Typically, an organisation’s primary objectives are to increase revenue through new or repeat business. Before you start with any marketing activity (i.e., social media campaigns, email marketing etc.), it’s important to lay the groundwork to ensure you’re investing in the right types of activity with a clear focus. We’ve broken this down into three steps for you to follow:
#1 What’s going on in the market?
A situational analysis is important to highlight potential opportunities or challenges in the environment that could help or hinder your marketing activity. Broad examples of this might include:
- A lack of internal processes, skills or vision.
- A change in consumer behaviour.
- A new competitor or intense competitive rivalry – especially for those of you operating in saturated markets.
- Disruption and changes in the external environment, including new technologies, a change in regulation, a social cause or rising interest rates, etc.
These are things to be aware of that could impact your overall business strategy. It’s also important that you don’t ignore this stage; otherwise, you risk wasting your marketing investment.
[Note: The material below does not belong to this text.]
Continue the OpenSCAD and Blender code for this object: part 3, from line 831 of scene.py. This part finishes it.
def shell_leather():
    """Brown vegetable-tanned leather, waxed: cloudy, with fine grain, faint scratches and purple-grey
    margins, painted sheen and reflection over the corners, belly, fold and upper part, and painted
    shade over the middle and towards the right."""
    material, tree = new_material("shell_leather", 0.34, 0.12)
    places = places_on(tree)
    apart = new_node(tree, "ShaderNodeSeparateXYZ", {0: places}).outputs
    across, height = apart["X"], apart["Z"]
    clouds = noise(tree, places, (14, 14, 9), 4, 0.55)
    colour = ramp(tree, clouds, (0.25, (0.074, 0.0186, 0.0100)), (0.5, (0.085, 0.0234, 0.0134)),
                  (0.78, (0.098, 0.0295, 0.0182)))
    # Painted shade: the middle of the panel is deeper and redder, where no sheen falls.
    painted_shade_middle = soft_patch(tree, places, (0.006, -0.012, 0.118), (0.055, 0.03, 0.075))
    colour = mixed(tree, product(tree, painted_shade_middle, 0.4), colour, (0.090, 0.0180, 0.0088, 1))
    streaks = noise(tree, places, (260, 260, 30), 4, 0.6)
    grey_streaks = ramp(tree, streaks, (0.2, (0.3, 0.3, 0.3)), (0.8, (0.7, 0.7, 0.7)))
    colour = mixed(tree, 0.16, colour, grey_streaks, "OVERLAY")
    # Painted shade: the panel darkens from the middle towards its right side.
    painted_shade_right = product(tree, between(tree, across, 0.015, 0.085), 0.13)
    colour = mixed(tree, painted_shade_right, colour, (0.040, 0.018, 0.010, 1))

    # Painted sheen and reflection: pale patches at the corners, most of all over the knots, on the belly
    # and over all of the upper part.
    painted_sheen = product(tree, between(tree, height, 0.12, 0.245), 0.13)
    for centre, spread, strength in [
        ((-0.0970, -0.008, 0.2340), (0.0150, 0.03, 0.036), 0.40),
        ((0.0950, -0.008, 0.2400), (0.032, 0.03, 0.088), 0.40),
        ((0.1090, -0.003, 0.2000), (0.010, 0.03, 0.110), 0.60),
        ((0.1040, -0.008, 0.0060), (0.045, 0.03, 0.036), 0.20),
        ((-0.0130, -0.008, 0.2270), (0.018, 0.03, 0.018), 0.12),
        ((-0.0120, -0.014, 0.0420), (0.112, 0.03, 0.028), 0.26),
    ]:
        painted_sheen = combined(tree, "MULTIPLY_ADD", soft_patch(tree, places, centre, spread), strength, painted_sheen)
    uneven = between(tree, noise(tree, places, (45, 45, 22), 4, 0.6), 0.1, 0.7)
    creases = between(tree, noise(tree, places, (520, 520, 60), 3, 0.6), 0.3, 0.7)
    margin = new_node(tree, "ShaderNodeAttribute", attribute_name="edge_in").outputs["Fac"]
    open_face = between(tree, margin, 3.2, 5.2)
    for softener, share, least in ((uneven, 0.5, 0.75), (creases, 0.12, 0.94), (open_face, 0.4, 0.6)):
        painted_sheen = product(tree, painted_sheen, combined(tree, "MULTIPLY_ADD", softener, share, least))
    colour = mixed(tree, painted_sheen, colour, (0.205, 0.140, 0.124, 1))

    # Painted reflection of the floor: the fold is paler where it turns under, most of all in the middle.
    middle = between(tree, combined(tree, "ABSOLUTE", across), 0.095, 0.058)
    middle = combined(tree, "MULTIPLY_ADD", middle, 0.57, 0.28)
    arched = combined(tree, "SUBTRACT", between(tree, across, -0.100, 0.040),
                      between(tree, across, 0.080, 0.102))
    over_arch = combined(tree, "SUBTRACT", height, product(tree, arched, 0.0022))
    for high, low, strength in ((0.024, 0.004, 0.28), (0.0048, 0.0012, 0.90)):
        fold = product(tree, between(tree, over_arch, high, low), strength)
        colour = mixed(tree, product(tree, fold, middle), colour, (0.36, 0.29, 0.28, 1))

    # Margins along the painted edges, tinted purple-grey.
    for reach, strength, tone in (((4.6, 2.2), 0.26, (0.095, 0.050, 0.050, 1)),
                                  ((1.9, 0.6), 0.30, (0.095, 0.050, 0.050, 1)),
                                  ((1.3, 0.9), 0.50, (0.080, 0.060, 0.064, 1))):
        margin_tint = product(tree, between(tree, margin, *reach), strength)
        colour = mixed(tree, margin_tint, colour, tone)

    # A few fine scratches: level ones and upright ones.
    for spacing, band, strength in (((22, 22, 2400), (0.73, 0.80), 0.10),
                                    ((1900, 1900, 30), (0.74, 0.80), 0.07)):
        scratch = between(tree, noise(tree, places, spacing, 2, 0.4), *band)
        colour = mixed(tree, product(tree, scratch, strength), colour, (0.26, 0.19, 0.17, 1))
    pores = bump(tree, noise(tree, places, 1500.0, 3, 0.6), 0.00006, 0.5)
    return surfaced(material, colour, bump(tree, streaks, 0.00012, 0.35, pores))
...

#2 Who are your competitors?
You probably already know who your direct competitors are, but it’s equally important to understand who your indirect, substitute and potential competitors might be. You can then use this information later to help you effectively position your business and target your audience.
Learn more about how to define your competitors.
#3 Who is your target audience?
You might already have some internal assumptions about who your audience or current customers are, but at this stage, you want to use research to back up your thoughts and explore any potential untapped markets.
- Who are your current customers?
- How can the current market be broken up? This means breaking up the wider market into smaller sections by:
- Which of these segments do you want to target?
- How will you position your business to target these segments? (i.e., high quality and high price). This is where you might want to consider which competitors are also targeting these segments and how they position themselves.
Learn more about how to define your target audience.
Choosing your Marketing approach
Now that you’ve successfully researched your market, you’ll be in a much better, more informed position to start allocating time, resources and budget to specific marketing activities.
Before you get started, we highly recommend setting out your objectives (what you want your marketing activity to achieve). This will help provide focus. Once your goals have been set, you can determine which marketing channels (LinkedIn, PPC, email etc.) you’re going to use, which metrics will help you measure their performance in line with your objectives and then which tools you’ll need to help you monitor these metrics.
For example, if your objective is to increase customer engagement, then you might want to use email marketing as one of your channels, measuring key metrics such as click-through rates through a tool like MailChimp.
Your objectives and target audience will determine the marketing channels you choose. Below we’ve listed several areas for you to consider.
Paid, owned and earned media
Owned media refers to channels you control as a company, including your website, blog, video content, blog content, email marketing, webinars and other resources such as eBooks and whitepapers.
Earned media is when people outside of your company share information about what you do without paying them to do so, such as reviews, social posts, blog content, guest content, or webinars.
Paid media is where you spend money to promote your business, including paid search (PPC), influencers, radio, TV, newspaper or magazine adverts, social media advertising, events and exhibitions, leaflets, display advertising, and retargeting or remarketing.
The type of media you choose to invest in will be determined by your audience, objectives, and budget.
Once you’ve decided which marketing activity you’re going to invest in, it’s essential to make sure you can monitor and track their performance to determine if your efforts have been worthwhile. Which tool you choose will be reflective of which channels you use.
We’d also recommend putting some serious thought into which metrics you want to measure, as this will also determine the tool you use. You should steer clear of vanity metrics such as impressions or social followers and focus more on conversion rate, cost-per-click, and shares, but again, this will be largely dependent on your goals as a business.
You’ll notice that a lot of this content is highly dependent on your business and its goals. That’s because marketing is very broad, and its success has much to do with the research element we spoke about under ‘how to get started with marketing.’ Anyone can schedule a social post or write a piece of content, but your success will depend on the insights you gather from research and adopting a test and learn approach.